Now, Arnie’s Captain Ivan Danko isn’t giving Viggo Mortensen’s mobster from Eastern Promises a run for his money, but he does a good job. And yes, we get to see a fight in a Russian bathhouse. Thankfully Arnie isn’t on full display, but his partner jokes that they’ve stopped calling him “Iron Jaw” and started calling him “roundheaded” because he’s circumcized. TMI, dude. Shortly thereafter they put a sting on some Georgian heroin smugglers in a tavern, but the big man- Viktor Rosta- gets away with a Taxi-Driver style holdout gun, blowing away Danko’s partner. Not long after, Rosta is picked up in Chicago with his heroin source- the “Cleanheads” gang- and Danko, to assuage his shame, is sent to escort him back to Moscow.

Sugar or Plain?

In Chi-town Jim Belushi plays Sgt. Art Ridzik, a somewhat lazy and unconventional detective working the Cleanheads case. He and his partner collar Rosta, and once Arnie shows up they are tasked with helping him escort the criminal to the airport. Immediately the thriller music starts playing- this is one James Horner score that really overplays its hand- and we know Rosta is gonna get sprung. And sure enough, the Cleanheads help him escape, killing Ridzik’s partner in the process. Danko gets clubbed on the back of the head immediately, but manages to crawl and get a locker key he palmed off Rosta during some rough interrogation. So he knows Rosta will be back to visit him…


So now Rosta’s killed both their partners, and East and West must collaborate to defeat this menace. Danko sneaked in his huge fuck-off Podbyrin 9.2mm handgun- a black Desert Eagle with a mildly extended barrel- so he and Ridzik get to wreak mayhem on the criminal element of Chicago, as long as they don’t piss off the Commander (Peter Boyle) or the Lieutenant (Lawrence Fishburne) who both have it in for them! But they just can’t argue with results, so you know the drill.

I got zis thru customs by hiding it in pompadour.

Jim Belushi is supposed to be the loose cannon against Arnie’s stone-faced tough guy with an 80’s brush-cut pompadour; the good thing is they are both essentially comic roles, with Belushi as his usual smart-ass self, and Arnie’s Captain Danko has the cool, sly humor of a Clint Eastwood role. Arnie spent 3 months learning Russian and studied Garbo’s role in Ninotchka for the film, and it’s a refreshing change of pace from his usual movie persona. I think Jim Belushi is underrated, but he’s a bit understated in this role.
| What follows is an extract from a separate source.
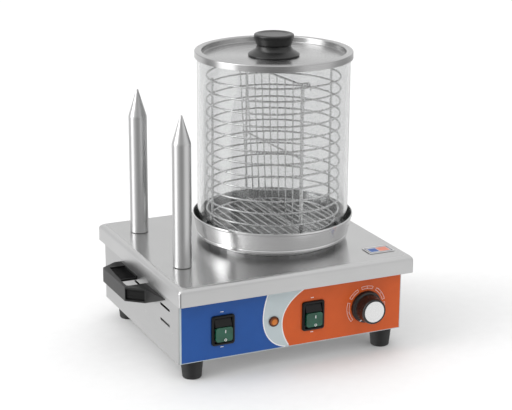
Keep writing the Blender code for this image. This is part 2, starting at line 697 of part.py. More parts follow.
def handle_screws():
    """Pan-head screws from inside the walls into the handles."""
    middle = sum(HANDLE_Z) / 2
    outline = [(0, 0), (2.0, 0), (2.0, -6.6), (4.2, -6.6), (3.6, -8.8), (0, -9.0)]
    points = [(r * MM, z * MM) for r, z in outline]
    tip = BODY_X + 5 * MM
    for side, word in ((-1, "left"), (1, "right")):
        for y, end in zip(HANDLE_SCREWS, ("front", "rear")):
            turned(f"handle_screw_{word}_{end}", points, STEEL, (side * tip, y, middle),
                   (0, side * math.pi / 2, 0), 12)


def foot_places():
    return [(x, y) for y in FOOT_Y for x in (-FOOT_X, FOOT_X)]


def feet():
    """Tapered rubber feet, each held by a screw up its middle."""
    names = ("front_left", "front_right", "rear_left", "rear_right")
    top = (BODY_BOTTOM - GAP) / MM
    wide, narrow = FOOT_TOP_R / MM, FOOT_BOTTOM_R / MM
    outline = [(wide - 0.6, top), (wide, top - 0.8), (narrow, 1.0), (narrow - 1.0, 0.0), (5.2, 0.0),
               (5.2, 8.0), (2.6, 8.0), (2.6, top)]
    points = [(r * MM, z * MM) for r, z in outline]
    screw = [(0, 33.0), (2.3, 33.0), (2.3, 7.7), (4.8, 7.7), (4.4, 5.0), (0, 4.6)]
    screw_points = [(r * MM, z * MM) for r, z in screw]
    for name, (x, y) in zip(names, foot_places()):
        turned(f"foot_{name}", points, RUBBER, (x, y, 0), None, 16, ring=True)
        turned(f"foot_screw_{name}", screw_points, STEEL, (x, y, 0), None, 12)


def cord_inlet():
    """Gland through the rear panel, with its nut inside.  Its bore takes the cord."""
    tail = -DIAL_FACE - BODY_BACK
    face_back = (-math.pi / 2, 0, 0)
    place = (GLAND_X, BODY_BACK, GLAND_Z)
    outline = [(7.0 * MM, tail), (9.0 * MM, tail - 1.5 * MM), (9.6 * MM, 4.6 * MM), (11.5 * MM, 4.0 * MM),
               (11.5 * MM, GAP), (8.0 * MM, GAP), (8.0 * MM, -11 * MM), (4.2 * MM, -11 * MM), (4.2 * MM, tail)]
    turned("cord_gland", outline, BLACK, place, face_back, 20, ring=True)
    nut_low = (GLAND_X, BODY_BACK - SHEET - GAP - 6 * MM, GLAND_Z)
    hex_nut("gland_nut", 22 * MM, 8.4 * MM, nut_low, 6 * MM, BLACK, axis="Y")


def terminal_block():
    obj = box("terminal_block", (-130 * MM, 70 * MM, BODY_BOTTOM + SHEET + GAP),
              (-90 * MM, 90 * MM, 45 * MM), CERAMIC)
    cutters = [rod(f"terminal_hole_{i}", 2.5 * MM, ((-123 + 13 * i) * MM, 60 * MM, 36 * MM), 12 * MM,
                   axis="Y", steps=10) for i in range(3)]
    return combine(obj, cutters)


def badge():
    return box("badge", (114 * MM, -121 * MM, DECK_TOP + GAP), (151 * MM, -97 * MM, DECK_TOP + GAP + 0.8 * MM),
               ALUMINIUM)


deck()
body_wrap()
rear_panel()
base_tray()
front_label()
for number, switch_x in enumerate(SWITCH_X, 1):
    switch_housing(number, switch_x)
    rocker(number, switch_x)
lamp()
thermostat()
dial()
water_pan()
pan_underside()
glass_cylinder()
basket()
basket_floor()
basket_divider()
lid()
lid_knob()
spikes()
handle("handle_left", -1)
handle("handle_right", 1)
handle_screws()
feet()
cord_inlet()
terminal_block()
badge()
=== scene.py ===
"""Looks of the hot dog steamer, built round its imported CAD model.

Metres, in the CAD's frame: +X to the right along the front, +Y to the back, +Z up.
"""

import json
import math

import bmesh
import bpy
from mathutils import Matrix, Vector

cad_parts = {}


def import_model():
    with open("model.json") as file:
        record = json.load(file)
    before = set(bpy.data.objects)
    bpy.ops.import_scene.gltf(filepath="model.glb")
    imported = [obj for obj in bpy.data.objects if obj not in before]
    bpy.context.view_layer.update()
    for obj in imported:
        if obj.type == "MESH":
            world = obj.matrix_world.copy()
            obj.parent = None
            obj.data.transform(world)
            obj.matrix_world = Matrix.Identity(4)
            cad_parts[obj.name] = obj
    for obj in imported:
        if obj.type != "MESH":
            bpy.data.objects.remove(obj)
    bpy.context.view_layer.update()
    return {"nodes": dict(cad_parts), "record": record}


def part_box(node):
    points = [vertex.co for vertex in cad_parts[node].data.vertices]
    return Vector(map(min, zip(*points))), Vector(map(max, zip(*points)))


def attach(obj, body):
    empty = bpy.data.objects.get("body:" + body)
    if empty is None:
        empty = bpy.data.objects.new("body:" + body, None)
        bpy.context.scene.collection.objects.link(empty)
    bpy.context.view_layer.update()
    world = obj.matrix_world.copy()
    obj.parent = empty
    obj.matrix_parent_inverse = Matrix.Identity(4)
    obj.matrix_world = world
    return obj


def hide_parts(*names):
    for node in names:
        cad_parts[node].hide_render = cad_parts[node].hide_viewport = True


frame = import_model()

MM = 0.001


def low(node):
    return Vector(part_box(node)[0])


def high(node):
    return Vector(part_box(node)[1])


def middle(node):
    return (low(node) + high(node)) / 2


def span(node):
    return high(node) - low(node)


def joint_place(name):
    joint = next(j for j in frame["record"]["behaviour"]["joints"] if j["name"] == name)
    return Vector(joint["pos_m"])


# Measures read from the frame; the lamp's barrel reaches behind the panel
LAMP_REACH = 15 * MM
AXIS = Vector((*middle("glass_cylinder").xy, 0))
DECK_TOP = high("deck").z
WALL_X = high("body_wrap").x
LABEL_FRONT = low("front_label").y
PANEL_OUT = high("lamp_bezel").y - LAMP_REACH
CONTROL_Z = middle("dial_knob").z
DIAL_X = middle("dial_knob").x

# Where a turned or flat piece faces: its own Z goes that way
FACING = {
    "up": Matrix.Identity(4),
    "front": Matrix.Rotation(math.pi / 2, 4, "X"),
    "back": Matrix.Rotation(-math.pi / 2, 4, "X") @ Matrix.Rotation(math.pi, 4, "Z"),
}
SMOOTH_ANGLE = math.radians(32)


# Outlines

def fillet(points, closed=False, steps=6):
    """Turn each (a, b, radius) corner of a polyline into an arc; (a, b) corners stay sharp."""
    made = []
    count = len(points)
    for i, point in enumerate(points):
        here = Vector(point[:2])
        radius = point[2] if len(point) > 2 else 0
        if not radius or (not closed and i in (0, count - 1)):
            made.append(tuple(here))
            continue
        back = (Vector(points[i - 1][:2]) - here).normalized()
        on = (Vector(points[(i + 1) % count][:2]) - here).normalized()
        half = back.angle(on) / 2
        centre = here + (back + on).normalized() * radius / math.sin(half)
        first = here + back * radius / math.tan(half) - centre
        last = here + on * radius / math.tan(half) - centre
        turn = first.angle_signed(last)
        for k in range(steps + 1):
            angle = -turn * k / steps
            spoke = Vector((first.x * math.cos(angle) - first.y * math.sin(angle),
                            first.x * math.sin(angle) + first.y * math.cos(angle)))
            made.append(tuple(centre + spoke))
    return made


def bezier(start, pull, push, end, steps=14):
    """Points along one cubic curve, without its last."""
    made = []
    for i in range(steps):
        t = i / steps
        weights = ((1 - t) ** 3, 3 * t * (1 - t) ** 2, 3 * t * t * (1 - t), t ** 3)
        parts = [Vector(point) * weight for point, weight in zip((start, pull, push, end), weights)]
        made.append(tuple(sum(parts, Vector((0, 0)))))
    return made


def rounded_rectangle(half_a, half_b, radius, steps=8):
    made = []
    for quarter, (side_a, side_b) in enumerate(((1, 1), (-1, 1), (-1, -1), (1, -1))):
        centre = Vector((side_a * (half_a - radius), side_b * (half_b - radius)))
        for i in range(steps + 1):
            angle = math.pi / 2 * (quarter + i / steps)
            made.append(tuple(centre + radius * Vector((math.cos(angle), math.sin(angle)))))
    return made


def circle(centre, radius, steps=48):
    return [(centre[0] + radius * math.cos(2 * math.pi * i / steps),
             centre[1] + radius * math.sin(2 * math.pi * i / steps)) for i in range(steps)]


def in_mm(points):
    return [tuple(value * MM for value in point) for point in points]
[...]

I would have liked him to be a little more wacky, like in Real Men (full review). About the best line he gets here is mocking Arnie’s turquoise suit: “Undercover? You look like fuckin’ Gumby.”

He’s Gumby, dammit!

When Ridzik finds a pimp who might know something (the always welcome, and slimy, Brion James of Blade Runner and Enemy Mine fame) Ridzik breaks the rules by threatening to plant drugs on him. Danko goes one further and just breaks one of his fingers, Stalin-style. After a little talk about “the rights of the individual,” Ridzik sees the benefits of a totalitarian police state, and so do we. Boy, I wish our cops could torture people instead of just planting evidence on them.
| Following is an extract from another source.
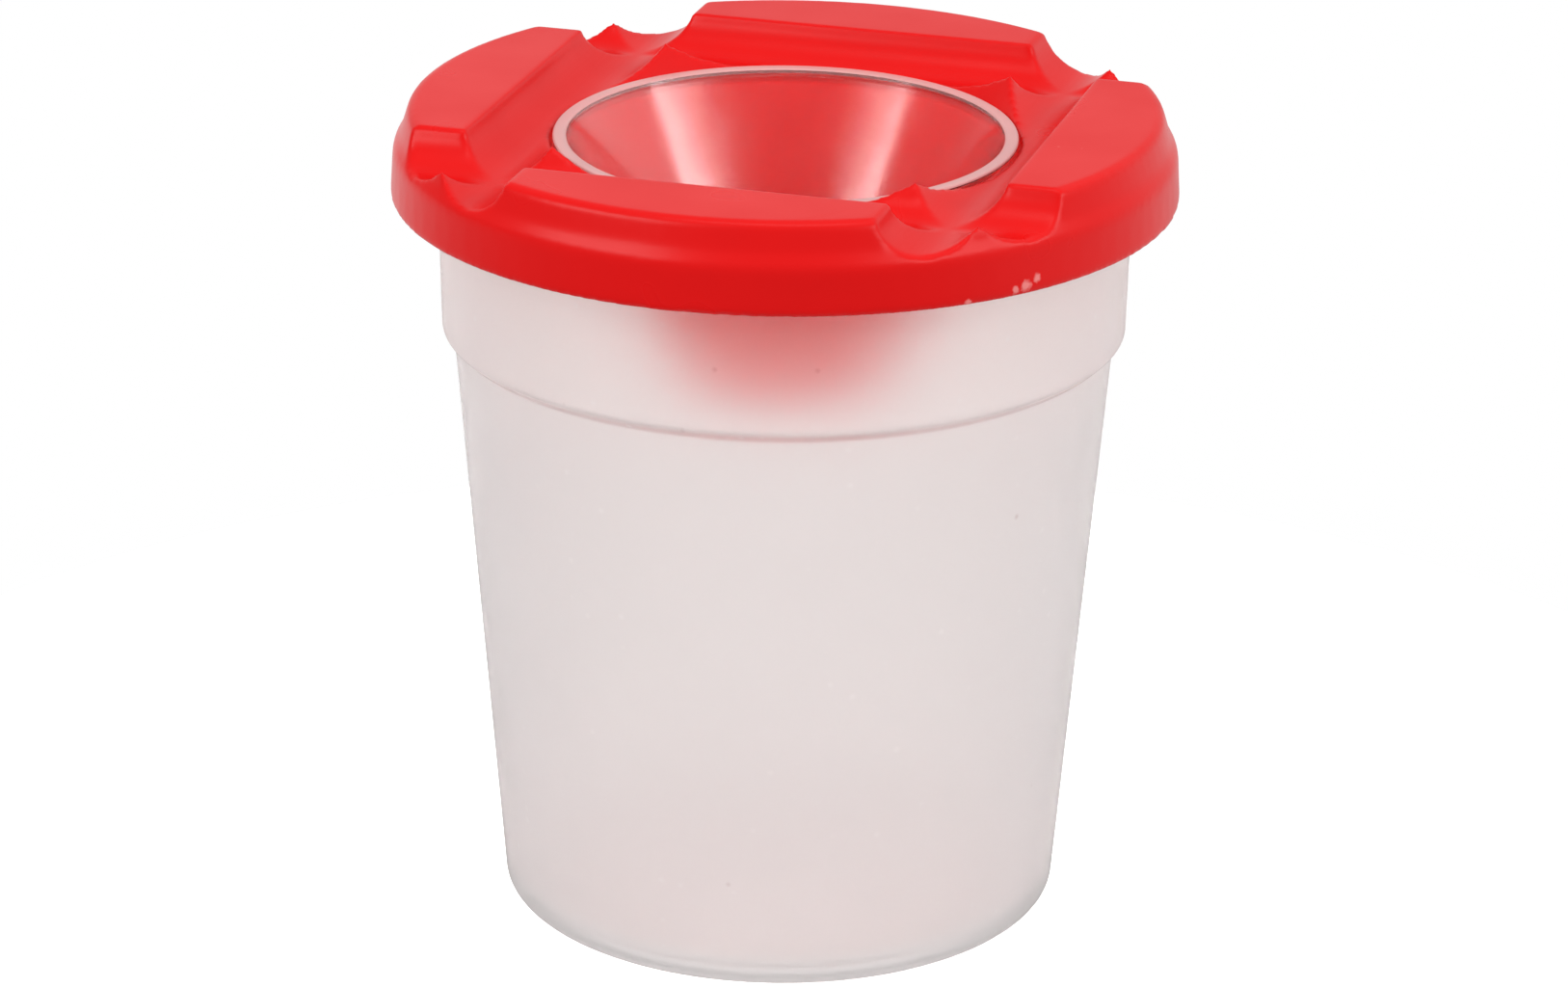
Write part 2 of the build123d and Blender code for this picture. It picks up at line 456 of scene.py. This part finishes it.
makeWorld()
makeFloor()
makeLamps()
print("studio ready")


# The cup: a frosted tumbler with a collar and a rim
cup = {
    "outline": [
        (0, 0.5, 0), (23.6, 0.5, 0), (23.6, 0, 0), (29.0, 0, 1.8), (34.05, 61.7, 0.45), (35.25, 62.7, 0.45),
        (35.6, 78.7, 0.5), (38.3, 78.7, 0.5), (38.3, 80.4, 0.5), (34.36, 80.4, 0.2), (34.05, 62.7, 0.45),
        (32.85, 61.7, 0.45), (27.8, 1.6, 2.4), (0, 1.6, 0),
    ],
    "steps": 256, "crispAngle": 40,
    # the plastic's tint by height above the base, in millimetres, with painted light: lighter at the base and
    # towards the collar and rim, to lift the shade there
    "height": 80.4,
    "tintWithPaintedLight": [
        (0, (0.915, 0.857, 0.85)), (26, (0.875, 0.848, 0.843)), (56, (0.882, 0.845, 0.84)),
        (66, (0.93, 0.872, 0.862)), (80.4, (0.95, 0.88, 0.865)),
    ],
    # a painted shade line along the shoulder's crease: its height, how far it fades each way, and its tone
    "shoulderShadeHeight": 62.2, "shoulderShadeReach": 0.7, "shoulderShadeColour": (0.85, 0.7, 0.69),
    "speckLight": (0.96, 0.93, 0.92), "lightSpecks": {"Scale": 520.0, "Size": 0.22, "Share": 0.12},
    "speckDark": (0.62, 0.52, 0.51), "darkSpecks": {"Scale": 310.0, "Size": 0.12, "Share": 0.05},
    "skin": {"Wave Scale": 90.0, "Grain Scale": 2600.0, "Grain Share": 0.5},
    "roughness": (0.43, 0.49), "bump": 0.1, "transmission": 0.9, "bend": 1.3,
}


def frostedPlastic():
    material, tree, shader, place = newMaterial("frostedPlastic")
    tall = cup["height"]
    height = mathNode(tree, "MULTIPLY", along(tree, place, upward), 1 / (tall * mm))
    # the plastic's tint, with painted light by height
    colour = toneRamp(tree, height, [(up / tall, shade) for up, shade in cup["tintWithPaintedLight"]])
    # a painted shade line along the shoulder's crease
    fromShoulderShade = mathNode(tree, "ABSOLUTE", mathNode(tree, "SUBTRACT", height, cup["shoulderShadeHeight"] / tall))
    onShoulderShade = mathNode(tree, "MULTIPLY_ADD", fromShoulderShade, -tall / cup["shoulderShadeReach"], 1.0, clamp=True)
    colour = colourMix(tree, onShoulderShade, colour, cup["shoulderShadeColour"])
    for flecks, shade in (("lightSpecks", "speckLight"), ("darkSpecks", "speckDark")):
        mask = placeGroup(tree, specks, place, cup[flecks])["Mask"]
        colour = colourMix(tree, mask, colour, cup[shade])
    tree.links.new(colour, shader.inputs["Base Color"])
    shader.inputs["IOR"].default_value = cup["bend"]
    shader.inputs["Transmission Weight"].default_value = cup["transmission"]
    addSkin(tree, shader, placeGroup(tree, skin, place, cup["skin"]), cup["roughness"], cup["bump"])
    return material


def makeCup():
    piece = turnedPiece("frostedCup", cup["outline"], cup["steps"])
    shadeSmooth(piece, cup["crispAngle"])
    piece.data.materials.append(frostedPlastic())
    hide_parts("cup")
    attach(piece, "cup")


makeCup()
print("cup ready")


# The lid: one red moulding, its edges rounded as a moulding's are
lid = {
    # how finely it's laid out in millimetres, how much it's softened, and how many triangles it keeps
    "weldReach": 0.002, "grid": 0.33, "softening": 8, "softStep": 0.5, "triangles": 190000, "crispAngle": 50,
    "colour": (0.635, 0.004, 0.004), "deep": (0.6, 0.002, 0.002), "pale": (0.74, 0.2, 0.19),
    "skin": {"Wave Scale": 70.0, "Grain Scale": 3200.0, "Grain Share": 0.25},
    "roughness": (0.26, 0.34), "bump": 0.12, "shine": 0.16,
    # rubbed places, in millimetres, and how wide each is
    "scuffs": [
        ((31.7, -24.8, 77.7), 1.1), ((32.5, -23.7, 78.2), 0.8), ((30.9, -25.8, 77.5), 0.7),
        ((27.2, -29.7, 77.1), 0.6), ((29.9, -5.4, 86.0), 0.4), ((32.3, -5.3, 86.0), 0.35),
    ],
}


def redPlastic():
    material, tree, shader, place = newMaterial("redPlastic")
    tone = placeGroup(tree, skin, place, lid["skin"])
    depth = smoothRange(tree, tone["Tone"], effects["noiseSpan"])
    colour = colourMix(tree, depth, lid["colour"], lid["deep"])
    for spot, size in lid["scuffs"]:
        patch = {"Place": [value * mm for value in spot], "Size": size * mm}
        colour = colourMix(tree, placeGroup(tree, scuff, place, patch)["Mask"], colour, lid["pale"])
    tree.links.new(colour, shader.inputs["Base Color"])
    shader.inputs["Specular IOR Level"].default_value = lid["shine"]
    addSkin(tree, shader, tone, lid["roughness"], lid["bump"])
    return material


def makeLid():
    # the solid's own surface, laid out afresh so that every edge can be softened
    activate(frame["nodes"]["lid"])
    bpy.ops.object.duplicate()
    piece = bpy.context.object
    piece.name = "redLid"
    piece.data.name = "redLid"
    piece.parent = None
    for key in list(piece.keys()):
        del piece[key]
    piece.data.materials.clear()
    bpy.ops.object.mode_set(mode="EDIT")
    bpy.ops.mesh.select_all(action="SELECT")
    bpy.ops.mesh.remove_doubles(threshold=lid["weldReach"] * mm)
    bpy.ops.object.mode_set(mode="OBJECT")
    applyModifier(piece, "REMESH", mode="VOXEL", voxel_size=lid["grid"] * mm)
    applyModifier(piece, "SMOOTH", factor=lid["softStep"], iterations=lid["softening"])
    triangles = sum(len(face.vertices) - 2 for face in piece.data.polygons)
    applyModifier(piece, "DECIMATE", ratio=min(1, lid["triangles"] / triangles))
    shadeSmooth(piece, lid["crispAngle"])
    piece.data.materials.append(redPlastic())
    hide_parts("lid")
    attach(piece, "lid")


makeLid()
print("lid ready")


# The stopper: a hollow, clear cone that hangs from a thin, milky rim, with painted red and shade in the rim
stopper = {
    "outline": [
        (0, 58.0, 0), (9.4, 58.0, 0.8), (22.72, 81.95, 0.8), (23.8, 82.3, 0.1), (23.8, 82.7, 0.25),
        (22.5, 82.7, 0.3), (8.967, 59.2, 1.6), (0, 59.2, 0),
    ],
    "steps": 224, "crispAngle": 40, "rimFoot": 82.45,
    "skin": {"Wave Scale": 110.0, "Grain Scale": 2400.0, "Grain Share": 0.3},
    "darkSpecks": {"Scale": 300.0, "Size": 0.1, "Share": 0.04}, "speckShade": 0.75,
    "bend": 1.6, "bump": 0.15,
    # one material each, by name, in the order of the slots
    "plastics": {
        "clearPlastic": {"colour": (0.99, 0.94, 0.93), "roughness": (0.09, 0.17), "transmission": 0.995},
        # the rim's plastic is milky, and its pink-red tone is painted: the red lid seen through it and the
        # shade under its flange
        "milkyRimAndPaintedShade": {"colour": (0.76, 0.4, 0.39), "roughness": (0.32, 0.4), "transmission": 0.3},
    },
}


def clearPlastic(name, look):
    material, tree, shader, place = newMaterial(name)
    dark = placeGroup(tree, specks, place, stopper["darkSpecks"])["Mask"]
    shade = tuple(part * stopper["speckShade"] for part in look["colour"])
    tree.links.new(colourMix(tree, dark, look["colour"], shade), shader.inputs["Base Color"])
    shader.inputs["IOR"].default_value = stopper["bend"]
    shader.inputs["Transmission Weight"].default_value = look["transmission"]
    addSkin(tree, shader, placeGroup(tree, skin, place, stopper["skin"]), look["roughness"], stopper["bump"])
    return material


def makeStopper():
    piece = turnedPiece("hollowStopper", stopper["outline"], stopper["steps"])
    shadeSmooth(piece, stopper["crispAngle"])
    for name, look in stopper["plastics"].items():
        piece.data.materials.append(clearPlastic(name, look))
    bpy.ops.object.mode_set(mode="EDIT")
    # the faces above the rim's foot get the milky plastic with its painted red and shade
    selectWhere(piece, "faces", lambda p: p.z > stopper["rimFoot"])
    piece.active_material_index = list(stopper["plastics"]).index("milkyRimAndPaintedShade")
    bpy.ops.object.material_slot_assign()
    bpy.ops.object.mode_set(mode="OBJECT")
    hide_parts("stopper")
    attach(piece, "stopper")


makeStopper()
print("stopper ready")

bpy.context.scene.view_settings.view_transform = "Standard"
“At least gimme some lube, tovarisch!”

They follow the clues to a dancer named Cat Manzetti, Rosta’s latest pump. She’s the exotic Gina Gershon, with that wry grin and feline eyes. She doesn’t have much to do and her motivations are unclear, but she’s pretty to look at. She likes to jump in front of people they want to shoot, and lead them to ambushes, but Danko lets her go anyway. You’d think he’d send to her Siberian death camp, but he has a soft spot for the women Rosta scams. The plot, such as it is, has them fighting over the locker key and ambushing each other; eventually Rosta goes after Arnie in his hotel room, all guns blazing. As in 48 Hrs., Hill has some topless hooker caught in the crossfire, giving us all the guns and boobies a growing boy needs.

This is the 38 to Lower Wacker Drive, next stop, Witch Mountain.

There’s also a chase on a bus, which this time tries to top the previous film- by having them play chicken. The stunts are pretty good, and we get not only two buses but a train thrown into the mix. The gunplay is pretty forgettable, but what makes the movie is the chemistry between Belushi and Schwarzenegger. It’s not as comical as the Arnold/Tom Arnold duo in the excellent True Lies, but it works. Half of the time Arnie can get a chuckle with just an expression, or a lack of response. Hell, there’s a whole scene when Arnie’s watch timer goes off, “Time to feed parakeet” that is hilarious. While Red Heat isn’t the best of his movies, it’s a refreshing one, and fans shouldn’t write it off; it’s better than Raw Deal (full review).

Some nice sneak-filming in Red Square.

Beers Required to Enjoy: 3
Could it be remade today? Eastern Promises 2: Broken Promise
Quotability Rating: minor
Cheese Factor: bland as tvorok
High Points: Arnie asking if a parakeet is feminine
Low Point: Formulaic plot and copycat ending
Gratuitous Boobies: Russian bathhouse babes and a hot hooker

2 thoughts on “Red Heat

  1. Heh, I remember seeing this in the theaters when it first came out. Ah, the days when Ah-nold could do no wrong, cranking out one hit action flick after another. Kinda cool that he hooked up with Walter Hill on this one, altho, it certainly isn’t his best film either but certainly better than BREWSTER’S MILLIONS.

  2. Huh. I’m pretty sure I saw this on VHS not long after it was released, but I have pretty much no recollection of any of it.